# Short problem:
Show all lines that include the string "piece"; copy each one.

# Given data:
* begin *

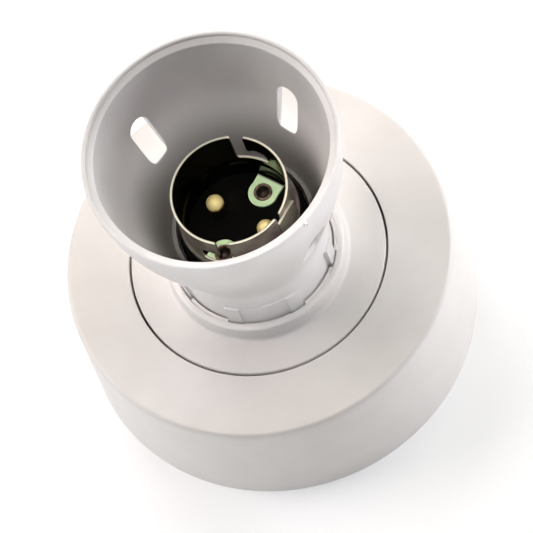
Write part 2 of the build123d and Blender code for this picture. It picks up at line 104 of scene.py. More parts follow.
def shown(name, data, place=None):
    """A new object in the scene, placed by a matrix where one is given."""
    made = bpy.data.objects.new(name, data)
    bpy.context.scene.collection.objects.link(made)
    if place is not None:
        made.matrix_world = place
    return made


def aimed(spot, outward):
    """The place of a lamp at this spot that shines against the outward direction."""
    return Matrix.Translation(spot) @ outward.to_track_quat("Z", "Y").to_matrix().to_4x4()


scene = bpy.context.scene
scene.view_settings.view_transform = "Standard"
scene.view_settings.look = "None"

lens = bpy.data.cameras.new("camera")
lens.sensor_width = 36
lens.lens = 243.1
lens.clip_start = 0.05
camera_right = Vector((0.908898, -0.374233, -0.183992))
camera_up = Vector((0.417018, 0.815649, 0.401015))
camera_spot = Vector((0.00051, -0.324858, 0.681043))
held = Matrix((camera_right, camera_up, camera_right.cross(camera_up))).transposed().to_4x4()
held.translation = camera_spot
scene.camera = shown("camera", lens, held)

room = bpy.data.worlds.new("room")
scene.world = room
room.use_nodes = True
room.node_tree.nodes["Background"].inputs["Strength"].default_value = 0.02

# Softboxes in two rings: bearing from +X towards +Y, height angle, watts in red, green and blue
softbox_reach = 0.95
for bearing, rise, watts in (
    (0, 12, (5.86, 5.92, 6.15)),
    (180, 12, (1.50, 1.72, 1.84)),
    (300, 12, (0.21, 0.21, 0.20)),
    (30, 45, (1.28, 1.27, 1.06)),
    (90, 45, (3.16, 3.05, 3.10)),
    (150, 45, (4.17, 3.80, 3.71)),
    (210, 45, (0.34, 0.40, 0.44)),
    (270, 45, (0.16, 0.15, 0.16)),
    (330, 45, (0.99, 0.99, 1.16)),
    (90, 85, (1.35, 1.27, 1.05)),
):
    softbox = bpy.data.lights.new("softbox", "AREA")
    softbox.shape = "DISK"
    softbox.size = 0.5
    softbox.energy = max(watts)
    softbox.color = [w / max(watts) for w in watts]
    outward = Vector((cos(radians(rise)) * cos(radians(bearing)),
                      cos(radians(rise)) * sin(radians(bearing)), sin(radians(rise))))
    shown(f"softbox_{bearing}_{rise}", softbox, aimed(softbox_reach * outward, outward))

# A small hooded lamp beside the lens lights what stands on the core, and little else
snoot = bpy.data.lights.new("snoot", "SPOT")
snoot.energy = 66.0
snoot.spot_size = radians(1.45)
snoot.spot_blend = 0.3
snoot.shadow_soft_size = 0.02
snoot_target = Vector((0, 0, 0.045))
shown("snoot", snoot, aimed(camera_spot, camera_spot - snoot_target))

# Seamless white paper, lit a little from behind as on a light table
floor_half = 3
floor_mesh = bpy.data.meshes.new("floor")
floor_mesh.from_pydata([(-floor_half, -floor_half, 0), (floor_half, -floor_half, 0),
                        (floor_half, floor_half, 0), (-floor_half, floor_half, 0)],
                       [], [(0, 1, 2, 3)])
paper = material("seamless_paper", {
    "Base Color": linear("#e8e8e9"), "Roughness": 0.9, "Emission Color": linear("#ffffff"),
    "Emission Strength": 0.32})[0]
floor_mesh.materials.append(paper)
shown("floor", floor_mesh)

# The terminal base is pressed from white urea powder in a hot steel mould: dense, opaque and
# faintly warm. Its back is the mounting face, and two wood screws hold it up.
def eased(piece, edge):
    """Round a piece's creases by this many metres."""
    easing = piece.modifiers.new("eased edges", "BEVEL")
    easing.width = edge
    easing.segments = 2
    easing.limit_method = "ANGLE"
    easing.angle_limit = radians(35)
    easing.harden_normals = True


def dressed(name, finish, edge):
    """A CAD solid's copy with its triangles merged and its edges eased, riding where it rode."""
    solid = frame["nodes"][name]
    mesh = solid.data.copy()
    if "custom_normal" in mesh.attributes:
        mesh.attributes.remove(mesh.attributes["custom_normal"])
    work = bmesh.new()
    work.from_mesh(mesh)
    bmesh.ops.remove_doubles(work, verts=work.verts, dist=2e-6)
    bmesh.ops.dissolve_limit(work, angle_limit=radians(0.3), verts=work.verts, edges=work.edges)
    for face in work.faces:
        face.smooth = True
    work.to_mesh(mesh)
    work.free()
    mesh.materials.clear()
    mesh.materials.append(finish)
    piece = shown(name + "_finished", mesh)
    eased(piece, edge)
    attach(piece, solid["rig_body"])
    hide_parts(name)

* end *

# Response to the exercise:
def eased(piece, edge):
    """Round a piece's creases by this many metres."""
    easing = piece.modifiers.new("eased edges", "BEVEL")
    piece = shown(name + "_finished", mesh)
    eased(piece, edge)
    attach(piece, solid["rig_body"])